From the research it is clear that domestic abuse, for many years, has somewhat been a ‘taboo’ subject and it can be appreciated from the wealth of literature surrounding the area that many merely ‘covertly tolerated’ the issue due to a variety of reasons; namely down to the relationship between the culture, law and society working against each other and having their own preconceptions.

However, it’s not without notice that the days of Pizzey’s (1974) ‘wife battering’ are long gone and much in the way of change has happened. One aspect that has come to be particularly clear from the research is that in modern society today there are in fact Government initiatives in place alongside reams of legislation that can be utilised and used in conjunction with one another to aid the police in their own response and, overall, provide an effective legal response as a whole. However, this doesn’t detract from the feeling that still, despite the recognition and improvements made; no one really knows how to deal with it, despite not being as ‘taboo’ as it were previously.

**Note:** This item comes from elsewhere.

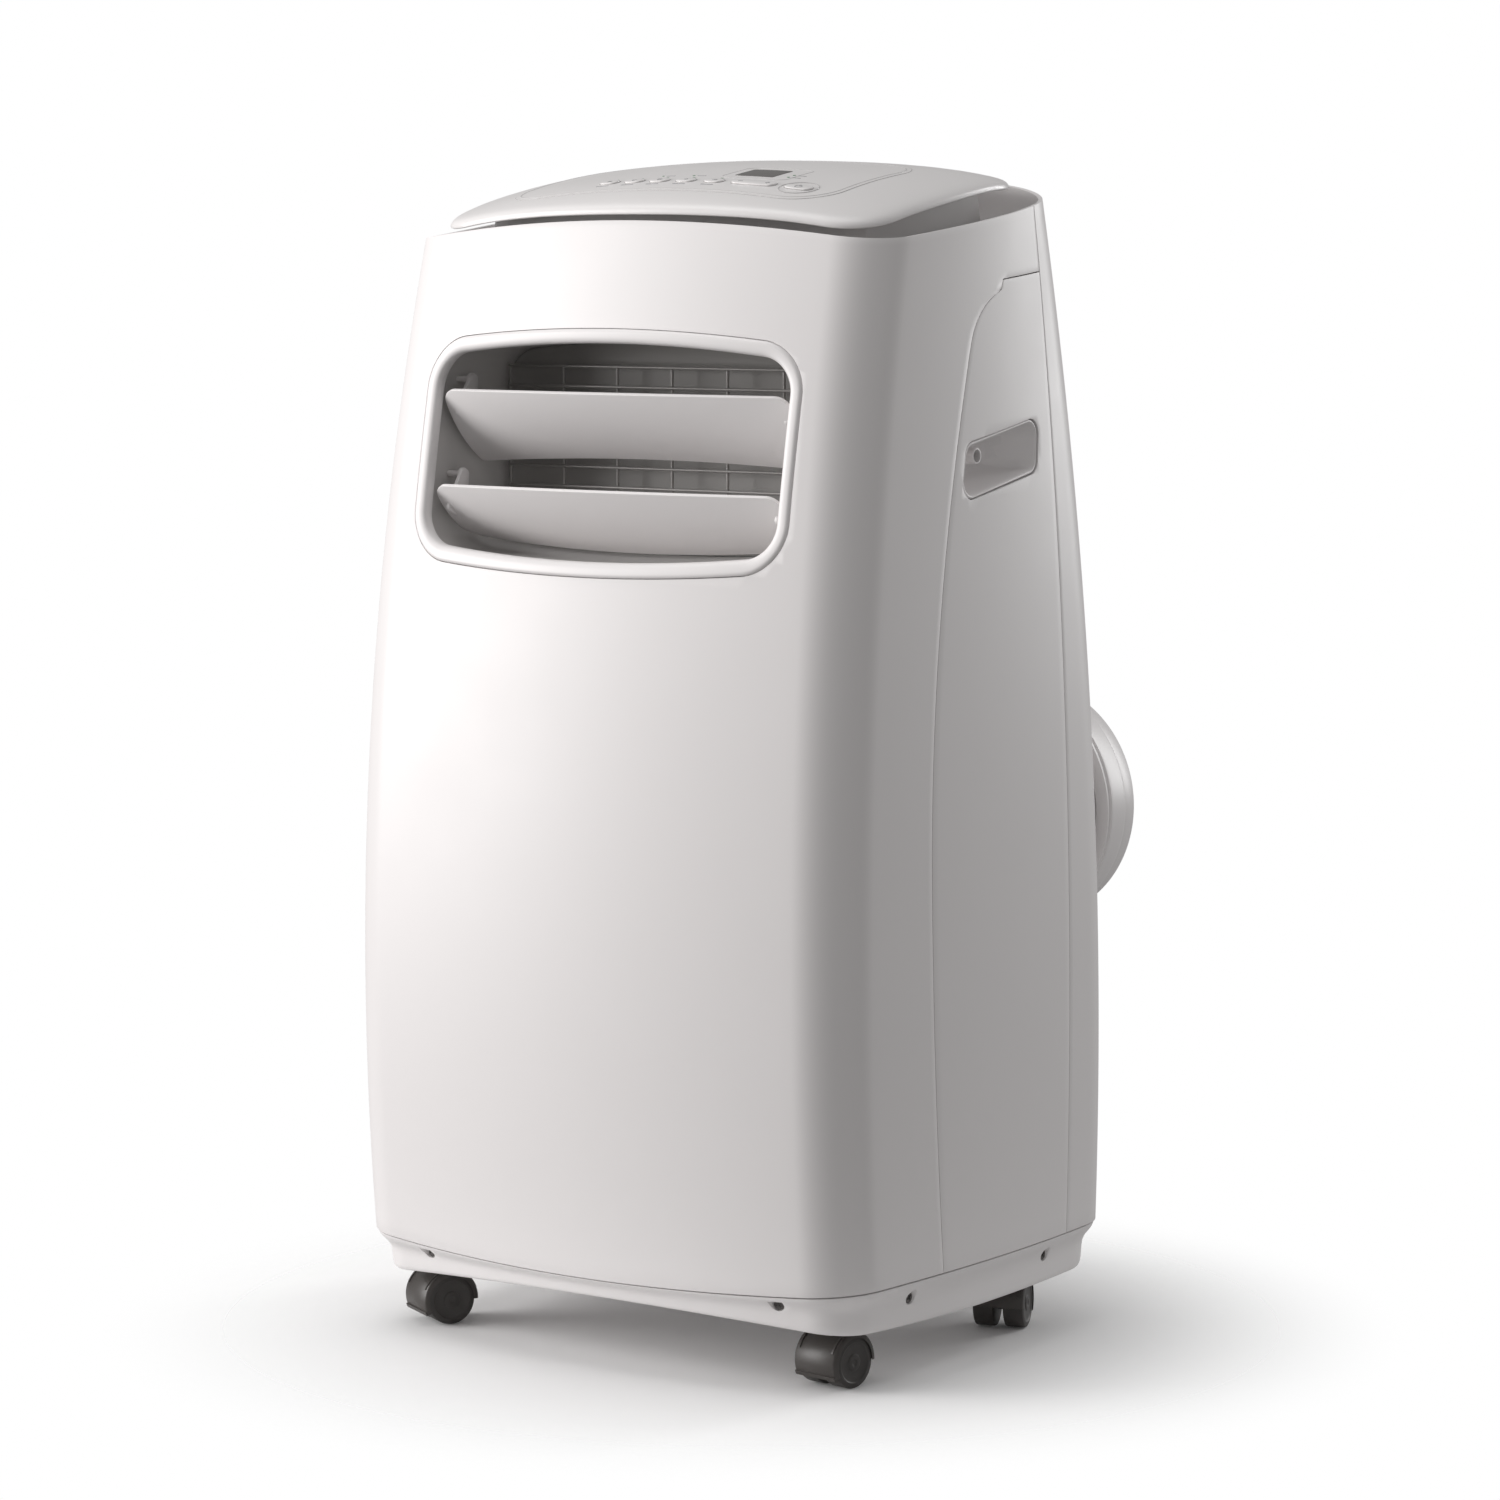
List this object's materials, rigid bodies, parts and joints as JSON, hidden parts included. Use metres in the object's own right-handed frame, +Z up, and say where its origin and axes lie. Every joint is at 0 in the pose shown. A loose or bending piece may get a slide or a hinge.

What is needed is a multi-dimensional approach, that is, for each of the agencies, both voluntary and involuntary to work alongside each other and utilise the resources between them lawfully in order to pin-point particular areas for concern, much like that of triangulation used in the methodology of this independent study. For Webb et al. (1966) stated that ‘the most fertile search for validity comes from a combined set of measures’, and, if the same principles are applied to the way in which the agencies work, by combining themselves and working as one, they provide themselves with a more successful chance of reducing domestic violence.